2. Missing context/alternative viewpoints
Key omitted context includes the variety of legal authorities and historical patterning that make a single numeric answer misleading. The provided analyses flag §12406 invocations and contemporary uses in Oregon and Los Angeles, but they do not systematically account for other statutory mechanisms (such as Title 10 activations for national emergencies, or the Insurrection Act) nor do they cover routine state‑to‑state mutual aid activations that are not federalizations [3]. Alternative viewpoints from state officials, Guard leadership, and legal scholars—absent in the supplied excerpts—often emphasize different metrics: some count only explicit §12406 federalizations, others count any Title 10 activation that places Guard forces under Presidential control, and still others focus on instances where Guard troops operated under federal pay and orders even while under gubernatorial authority (Title 32). The supplied analyses also omit a broad historical catalogue: numerous well‑known federal interventions (e.g., civil‑rights enforcement in the 1950s–60s, domestic disorder responses, large‑scale disaster responses with federal funding) factor into debates about frequency and precedent, but the current set of sources only cites examples rather than a systematic tally, leaving room for diverging methodological approaches when compiling a count [3] [4] [6].

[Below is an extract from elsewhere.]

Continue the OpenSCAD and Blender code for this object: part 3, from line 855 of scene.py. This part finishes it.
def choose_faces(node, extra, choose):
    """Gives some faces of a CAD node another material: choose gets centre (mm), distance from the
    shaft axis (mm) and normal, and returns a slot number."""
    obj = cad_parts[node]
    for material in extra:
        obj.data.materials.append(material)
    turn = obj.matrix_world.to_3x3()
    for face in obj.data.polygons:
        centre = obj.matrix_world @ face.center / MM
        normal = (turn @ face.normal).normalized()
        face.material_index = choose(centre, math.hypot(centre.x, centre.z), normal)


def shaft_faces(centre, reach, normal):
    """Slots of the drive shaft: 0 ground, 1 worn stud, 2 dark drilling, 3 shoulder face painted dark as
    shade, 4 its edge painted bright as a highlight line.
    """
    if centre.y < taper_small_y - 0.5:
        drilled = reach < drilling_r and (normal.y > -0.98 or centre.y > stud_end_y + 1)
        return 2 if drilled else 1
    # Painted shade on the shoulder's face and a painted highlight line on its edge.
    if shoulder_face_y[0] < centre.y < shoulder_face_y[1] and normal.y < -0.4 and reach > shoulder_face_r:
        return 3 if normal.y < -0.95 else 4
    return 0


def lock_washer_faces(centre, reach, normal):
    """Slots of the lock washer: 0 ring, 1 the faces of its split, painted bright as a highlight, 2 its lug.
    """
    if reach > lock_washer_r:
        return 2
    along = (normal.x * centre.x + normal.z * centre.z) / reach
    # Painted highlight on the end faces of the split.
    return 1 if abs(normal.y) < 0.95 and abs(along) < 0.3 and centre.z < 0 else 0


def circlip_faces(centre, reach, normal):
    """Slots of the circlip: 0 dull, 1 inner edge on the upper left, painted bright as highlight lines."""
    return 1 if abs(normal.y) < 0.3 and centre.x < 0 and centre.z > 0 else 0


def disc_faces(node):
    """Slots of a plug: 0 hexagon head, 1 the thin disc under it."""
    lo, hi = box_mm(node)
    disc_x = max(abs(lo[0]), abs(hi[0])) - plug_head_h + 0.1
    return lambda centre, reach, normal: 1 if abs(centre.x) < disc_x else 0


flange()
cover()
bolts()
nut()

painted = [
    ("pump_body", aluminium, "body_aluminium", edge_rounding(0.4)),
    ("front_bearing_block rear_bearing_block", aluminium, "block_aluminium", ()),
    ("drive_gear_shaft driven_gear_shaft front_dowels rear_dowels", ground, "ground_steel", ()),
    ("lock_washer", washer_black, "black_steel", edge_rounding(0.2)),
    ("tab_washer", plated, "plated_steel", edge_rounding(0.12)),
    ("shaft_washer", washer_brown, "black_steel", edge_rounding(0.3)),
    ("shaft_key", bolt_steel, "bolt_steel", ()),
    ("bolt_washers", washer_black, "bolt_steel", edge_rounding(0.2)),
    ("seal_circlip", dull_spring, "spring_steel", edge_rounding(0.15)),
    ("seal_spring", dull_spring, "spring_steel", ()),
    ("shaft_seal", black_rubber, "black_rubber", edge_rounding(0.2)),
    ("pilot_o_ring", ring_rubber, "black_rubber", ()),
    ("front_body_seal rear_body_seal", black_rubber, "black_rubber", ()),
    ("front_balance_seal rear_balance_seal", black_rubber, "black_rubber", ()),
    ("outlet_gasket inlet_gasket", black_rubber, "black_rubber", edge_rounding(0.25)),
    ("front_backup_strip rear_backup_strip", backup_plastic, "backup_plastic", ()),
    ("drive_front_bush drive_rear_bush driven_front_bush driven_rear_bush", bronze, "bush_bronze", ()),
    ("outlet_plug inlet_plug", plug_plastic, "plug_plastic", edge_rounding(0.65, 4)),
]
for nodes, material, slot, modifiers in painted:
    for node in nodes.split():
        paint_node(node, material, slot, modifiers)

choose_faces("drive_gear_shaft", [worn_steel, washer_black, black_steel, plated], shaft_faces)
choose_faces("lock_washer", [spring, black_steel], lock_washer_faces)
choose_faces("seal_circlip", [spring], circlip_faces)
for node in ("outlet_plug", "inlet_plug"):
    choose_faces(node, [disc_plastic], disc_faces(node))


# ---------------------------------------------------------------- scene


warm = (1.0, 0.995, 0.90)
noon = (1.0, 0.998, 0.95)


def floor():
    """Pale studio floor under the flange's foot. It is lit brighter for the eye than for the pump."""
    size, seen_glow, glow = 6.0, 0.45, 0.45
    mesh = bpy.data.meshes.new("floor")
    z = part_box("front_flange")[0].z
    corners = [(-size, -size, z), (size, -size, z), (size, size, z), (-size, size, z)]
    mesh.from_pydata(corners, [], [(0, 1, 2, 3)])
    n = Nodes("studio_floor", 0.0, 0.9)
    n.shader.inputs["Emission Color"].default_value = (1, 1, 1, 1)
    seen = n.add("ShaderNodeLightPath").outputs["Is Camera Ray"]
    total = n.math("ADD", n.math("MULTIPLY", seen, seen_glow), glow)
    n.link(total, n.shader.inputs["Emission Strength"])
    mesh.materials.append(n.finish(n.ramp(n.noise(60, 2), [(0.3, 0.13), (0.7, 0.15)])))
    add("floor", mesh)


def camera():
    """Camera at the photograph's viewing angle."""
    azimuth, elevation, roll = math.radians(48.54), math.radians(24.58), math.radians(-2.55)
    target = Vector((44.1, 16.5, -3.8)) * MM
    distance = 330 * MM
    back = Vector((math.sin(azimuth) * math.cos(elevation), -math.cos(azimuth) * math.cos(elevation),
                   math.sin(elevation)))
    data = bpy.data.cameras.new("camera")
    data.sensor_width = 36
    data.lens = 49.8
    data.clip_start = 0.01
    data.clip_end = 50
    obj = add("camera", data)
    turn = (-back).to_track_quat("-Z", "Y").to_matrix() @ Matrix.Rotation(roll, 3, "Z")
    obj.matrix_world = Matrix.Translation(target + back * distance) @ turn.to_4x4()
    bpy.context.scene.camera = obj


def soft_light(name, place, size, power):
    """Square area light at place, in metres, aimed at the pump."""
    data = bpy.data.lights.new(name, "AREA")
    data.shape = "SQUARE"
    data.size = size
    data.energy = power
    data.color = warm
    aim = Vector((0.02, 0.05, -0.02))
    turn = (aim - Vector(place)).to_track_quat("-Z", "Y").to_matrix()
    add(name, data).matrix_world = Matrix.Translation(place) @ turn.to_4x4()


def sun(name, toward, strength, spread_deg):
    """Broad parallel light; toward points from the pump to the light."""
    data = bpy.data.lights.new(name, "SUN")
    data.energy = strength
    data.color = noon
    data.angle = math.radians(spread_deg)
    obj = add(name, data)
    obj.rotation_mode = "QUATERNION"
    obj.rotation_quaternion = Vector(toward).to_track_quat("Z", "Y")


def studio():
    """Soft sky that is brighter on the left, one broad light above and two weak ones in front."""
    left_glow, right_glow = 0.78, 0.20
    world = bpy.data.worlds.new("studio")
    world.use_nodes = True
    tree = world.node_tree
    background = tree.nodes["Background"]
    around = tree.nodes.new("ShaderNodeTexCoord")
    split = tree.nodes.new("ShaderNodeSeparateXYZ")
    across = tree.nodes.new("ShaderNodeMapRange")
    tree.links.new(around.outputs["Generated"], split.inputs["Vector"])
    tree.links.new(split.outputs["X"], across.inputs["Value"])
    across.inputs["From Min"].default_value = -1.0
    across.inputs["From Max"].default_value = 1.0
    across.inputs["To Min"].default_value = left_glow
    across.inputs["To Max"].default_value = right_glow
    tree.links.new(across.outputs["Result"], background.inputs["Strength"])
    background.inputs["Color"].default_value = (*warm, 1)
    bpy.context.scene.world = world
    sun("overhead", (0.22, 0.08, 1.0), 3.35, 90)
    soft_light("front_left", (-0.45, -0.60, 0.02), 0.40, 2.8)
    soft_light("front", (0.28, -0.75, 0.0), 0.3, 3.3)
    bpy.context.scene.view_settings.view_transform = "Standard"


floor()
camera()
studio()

3. Potential misinformation/bias in the original statement
Framing the question as if a single, simple count exists benefits actors who want to portray federalization as either routine or exceptional depending on political aims. Advocates for limiting federal authority may emphasize the rarity of §12406 invocations to argue that any new federalization is extraordinary and alarming; conversely, proponents of robust federal response may highlight historical precedents to normalize interventions [3] [4]. The source materials show potential bias in selective example choice: reporting on the Oregon federalization emphasizes contemporary controversy without presenting a systematic historical baseline, which can skew public perception toward thinking the action is unprecedented [1] [5]. Legal‑policy pieces that underscore the “at least two prior invocations” of §12406 might undercount other federal activations under different authorities, thereby shaping narratives about legality and precedent; similarly, political actors pushing the “Defend the Guard” legislative approach will frame past uses to advance statutory limits or protections, revealing a clear policy agenda [4] [3]. Readers should therefore treat singular examples and partial tallies as incomplete evidence and seek comprehensive legal histories and federal records for an objective tally before drawing definitive conclusions [3].